Yields on Danish mortgage bonds with maturities up to three years are in negative territory. One-year mortgage bonds currently trade at negative yields of between 0.3 and 0.4 percentage point.

 This is unsustainable.

On the flip side of the currency wars, you have Canada, where the currency is in freefall. The problem is the leverage to the oil sector (and the impact on consumer demand in an economy where household balance sheets are stretched). That money is fleeing to somewhere and it’s not all going into the US dollar. Now, David Rosenberg sees opportunity. He writes in the National Post that “a lot of bad news is already in the price of the loonie… This is fertile ground for those of us with a contrarian streak.” Irrespective, we are seeing frackers do re-fracking, which basically means trying to cut costs by drilling in the same well a second time. That tells you they need to cut costs but not output, given their debt burdens. And that tells me that pressure on the oil price will remain in place as oil output will not diminish quickly enough for a world in which aggregate demand growth is waning.

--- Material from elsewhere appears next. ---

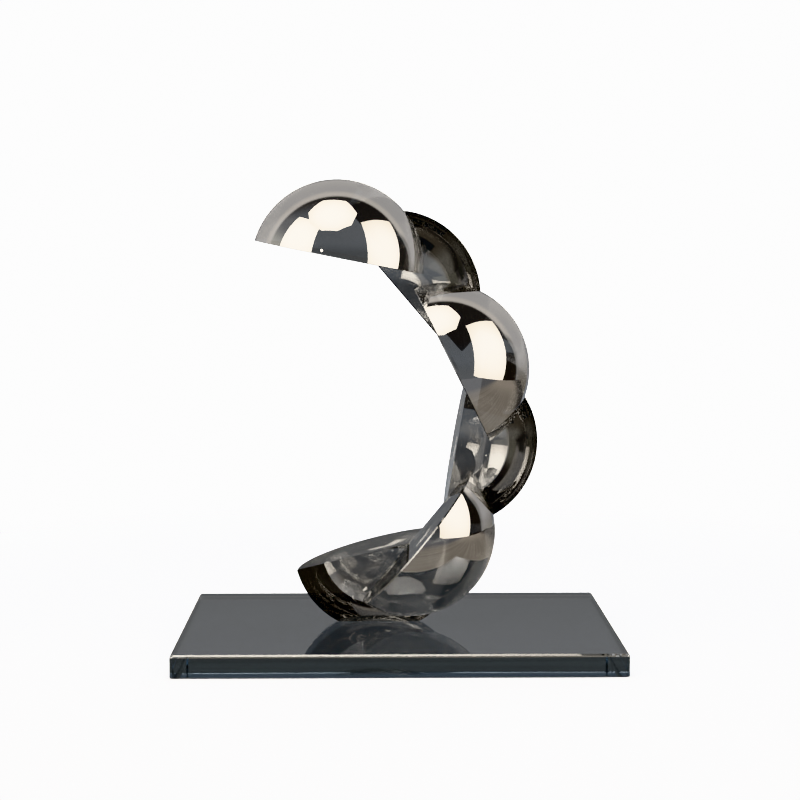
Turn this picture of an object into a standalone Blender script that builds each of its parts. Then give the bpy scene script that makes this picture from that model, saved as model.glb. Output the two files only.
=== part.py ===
"""Crystal ornament: six quarter balls of smoky crystal glued in a C-shaped curve on a crystal plate.

The object faces -Y: a viewer in front looks along +Y, and +X is to the right.
The middle plane Y = 0 holds the flat sides of all the quarter balls. Odd ones, counted from the top,
stand in front of it and even ones behind it, and neighbours are glued flat side to flat side.
Z = 0 is the underside of the plinth. Sizes are in millimetres up to the factor MM.
"""
import math

import bmesh
import bpy
from mathutils import Matrix, Vector

MM = 0.001

# Plinth
PLINTH_WIDTH = 300.0 * MM
PLINTH_DEPTH = 200.0 * MM
PLINTH_HEIGHT = 15.0 * MM
PLINTH_CHAMFER = 1.5 * MM

# Quarter balls
BALL_RADIUS = 60.0 * MM
BALL_SEGMENTS = 64
BALL_RINGS = 32
EDGE_BEVEL = 1.0 * MM
GLUE_GAP = 0.3 * MM
SHARP_ANGLE = math.radians(30)

# One row for each quarter ball, from the top down: the ball's centre (X, and Z above the plinth),
# the tilt of its dome about Y (0 is dome up, 90 is dome towards +X), the side of the middle plane
# (-1 in front, 1 behind), and how far beyond the centre the inner flat is ground.
QUARTER_BALLS = (
    (-42.0, 250.2, 11.1, -1, 6.2),
    (-2.3, 229.0, 49.4, 1, 4.9),
    (31.7, 178.8, 63.5, -1, 6.2),
    (37.9, 127.9, 100.0, 1, 3.7),
    (8.3, 64.9, 129.5, -1, 5.6),
    (-13.5, 52.7, 166.5, 1, 1.9),
)


def clear_scene():
    """Remove the objects of the start scene."""
    for item in list(bpy.data.objects):
        bpy.data.objects.remove(item, do_unlink=True)


def make_material(name, colour, roughness, metallic):
    """Return a Principled material of one colour."""
    material = bpy.data.materials.new(name)
    material.use_nodes = True
    shader = material.node_tree.nodes["Principled BSDF"]
    shader.inputs["Base Color"].default_value = (*colour, 1.0)
    shader.inputs["Roughness"].default_value = roughness
    shader.inputs["Metallic"].default_value = metallic
    material.diffuse_color = (*colour, 1.0)
    return material


def make_object(name, bm, material):
    """Turn a bmesh into a smooth-shaded object with sharp edges kept sharp."""
    bmesh.ops.recalc_face_normals(bm, faces=bm.faces)
    mesh = bpy.data.meshes.new(name)
    bm.to_mesh(mesh)
    bm.free()
    mesh.shade_smooth()
    mesh.set_sharp_from_angle(angle=SHARP_ANGLE)
    mesh.materials.append(material)
    item = bpy.data.objects.new(name, mesh)
    bpy.context.collection.objects.link(item)
    return item


def add_bevel(item, width):
    """Chamfer the sharp edges of an object."""
    bevel = item.modifiers.new("edge bevel", "BEVEL")
    bevel.width = width
    bevel.segments = 1
    bevel.limit_method = "ANGLE"
    bevel.angle_limit = SHARP_ANGLE
    bevel.harden_normals = False


def grind_flat(bm, point, normal):
    """Cut away what lies beyond a plane, on the side of its normal, and close the cut with one face."""
    everything = list(bm.verts) + list(bm.edges) + list(bm.faces)
    cut = bmesh.ops.bisect_plane(
        bm, geom=everything, plane_co=point, plane_no=normal, clear_outer=True)
    rim = [part for part in cut["geom_cut"] if isinstance(part, bmesh.types.BMEdge)]
    bmesh.ops.contextual_create(bm, geom=rim)


def build_plinth():
    """Build the plate, with its underside at Z = 0."""
    bm = bmesh.new()
    bmesh.ops.create_cube(bm, size=1.0)
    bmesh.ops.scale(bm, vec=(PLINTH_WIDTH, PLINTH_DEPTH, PLINTH_HEIGHT), verts=bm.verts)
    smoky_crystal = make_material("smoky crystal plate", (0.035, 0.040, 0.047), 0.06, 0.0)
    plinth = make_object("plinth", bm, smoky_crystal)
    plinth.location = (0.0, 0.0, PLINTH_HEIGHT / 2)
    add_bevel(plinth, PLINTH_CHAMFER)


def build_quarter_ball(number, place, material):
    """Build one quarter ball with its ball's centre at the object's origin, and put it in its place."""
    centre_x, centre_z, tilt, side, grind = place
    height = PLINTH_HEIGHT + centre_z * MM
    turn = Matrix.Rotation(math.radians(tilt), 3, "Y")
    bm = bmesh.new()
    bmesh.ops.create_uvsphere(bm, u_segments=BALL_SEGMENTS, v_segments=BALL_RINGS, radius=BALL_RADIUS)
    bmesh.ops.rotate(bm, matrix=Matrix.Rotation(math.radians(90), 3, "X"), verts=bm.verts)
    grind_flat(bm, Vector((0.0, side * GLUE_GAP / 2, 0.0)), Vector((0.0, -side, 0.0)))
    grind_flat(bm, Vector((0.0, 0.0, grind * MM)), Vector((0.0, 0.0, -1.0)))
    foot = PLINTH_HEIGHT + GLUE_GAP - height
    if foot > -BALL_RADIUS:
        grind_flat(bm, turn.inverted() @ Vector((0.0, 0.0, foot)), turn.inverted() @ Vector((0.0, 0.0, -1.0)))
    ball = make_object(f"quarter_ball_{number}", bm, material)
    ball.location = (centre_x * MM, 0.0, height)
    ball.rotation_euler = (0.0, math.radians(tilt), 0.0)
    add_bevel(ball, EDGE_BEVEL)


def main():
    """Build the whole ornament."""
    clear_scene()
    build_plinth()
    for number, place in enumerate(QUARTER_BALLS, start=1):
        mirrored = make_material(f"mirrored crystal {number}", (0.42, 0.40, 0.38), 0.04, 1.0)
        build_quarter_ball(number, place, mirrored)


main()
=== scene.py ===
# %% [markdown]
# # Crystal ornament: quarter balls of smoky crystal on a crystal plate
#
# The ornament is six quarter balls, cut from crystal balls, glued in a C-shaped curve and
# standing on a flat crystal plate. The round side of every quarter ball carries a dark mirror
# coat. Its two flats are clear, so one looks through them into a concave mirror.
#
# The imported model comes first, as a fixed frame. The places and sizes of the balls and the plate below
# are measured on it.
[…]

The loonie is not going on a monster tear in these circumstances.

Going back to Mohamed El-Erian’s comments that tie all of this together, we are in a world in which countries are employing every means possible to increase growth. But I don’t see these remedies working. Tail risk is high. And that makes safe assets a compelling play, especially in the Anglo-Saxon countries. The U.S remains on top, despite its weaknesses. I prefer Australia and New Zealand as a result.